The comments posted on this site are the sole opinion of the comment poster and do not necessarily reflect the opinion of this site owner.

  1. 1
    for-what-it's-worth says:

    The three sentences that stand out to me in this story are – “The escorts are being notified.” “Do you want us to notify our drivers?” “NO!!!!!!!!!!!”
    This “NO”, to me seems as though it was “PREMEDITATED”!!!!!!!!!!! This was discussed amongst more than just the person that said “NO”, before it was told to the person who would have notified their drivers. It’s a shame that the conversations-in-person and over the phone, that took place regarding upper-level decision makers about the possibility of a large convoy being hit weren’t recorded for just this type of situation. Someone out there is (to me) holding a lot of information about this and should come forward. I know I would not want to carry testimony that could help these driver’s and victim’s family member’s around with me for the rest of my life without revealing it!!!!!!!!!!!
    Someone’s holding back information about this horrible thing, and that is my personal belief!!!!!!!!!!!

  2. 2
    Bamanator says:

    KBR always had the ability to say no to a gate exit. Whats so really bad is every person leaving the protection of the base. Could go thru Benning and be qualified with weapons. But KBR makes a fortune for doing their own indoc. KBR aways said never touch a weapon. 1st thing they tell you at Benning is ” If you have worked for another company that told you never to touch a weapon. Forget that crap. If you are threatened you have the right to protect yourself. Pick up a weapon if you don’t have 1 and point it in the direction of the enemy and pull the trigger. They don’t know if you can hit anything or not.” Anyone leaving a base should be prior military or qualified and ARMED!!! No person should be sent out a gate to be murdered.

    • 3
      Ms Sparky says:

      I agree that our drivers driving outside the wire should be armed. I don’t necessarily think they should be carrying weapons on base, but they shouldn’t be required to drive through hostile territory like a lamb on the way to slaughter.

  3. 4
    Back Home says:

    As far as a weapon is concerned, when I was at USMI-C in yhe Green Zone we had a meeting with security and we were told that there was a high risk of being taken, how it would only take 4 minutes to get you out of the IZ and into another vehicle…………. Then I saw a couple guys get sent home for possession of a knife over 4″ long. Logcap 10 sends….??

    • 5
      Ms Sparky says:

      Being an unarmed civilian has always been a concern for many. I was in the Green Zone when there were several abduction attempts. We were warned about it on a regular business. Rumor has it, they tried to abduct an Army officer while he was out jogging and he shot them. My job took me all over the Green Zone.
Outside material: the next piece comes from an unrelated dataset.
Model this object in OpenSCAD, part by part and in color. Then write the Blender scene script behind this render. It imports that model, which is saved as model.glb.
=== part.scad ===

I drove by myself a vast majority of the time. I had a soft sided Pajero as my maintenance vehicle. I always knew where the nearest checkpoint was, where the nearest US Military was. I’ve worked construction for 30 years and I’ve always carried an “electrician’s” knife on the job. In Iraq I carried a knife 24/7 clipped to the inside of my pocket. The Kershaw Whirlwind – smooth blade is my favorite electrician’s knife. The blade is not over 4 inches soit is legal and I can handle it well. But to do any damage with a knife of any size means the attacker is way too close! I think they should issue everyone tasers for personal protection. Then we could sit around at night and watch the idiots tase each other after work.

  4. 6
    sail says:

    Just so everyone is aware – this was not the contractor’s decission. There was a Special H Clause incorporated in LCIII that prevented contractor personnel from being armed.

    It is this same clause that the DOJ is using to file suit against KBR to recover the cost of the subcontractors hiring Private Security Services.

    The CAP personnel and other civilians did not have this restriction.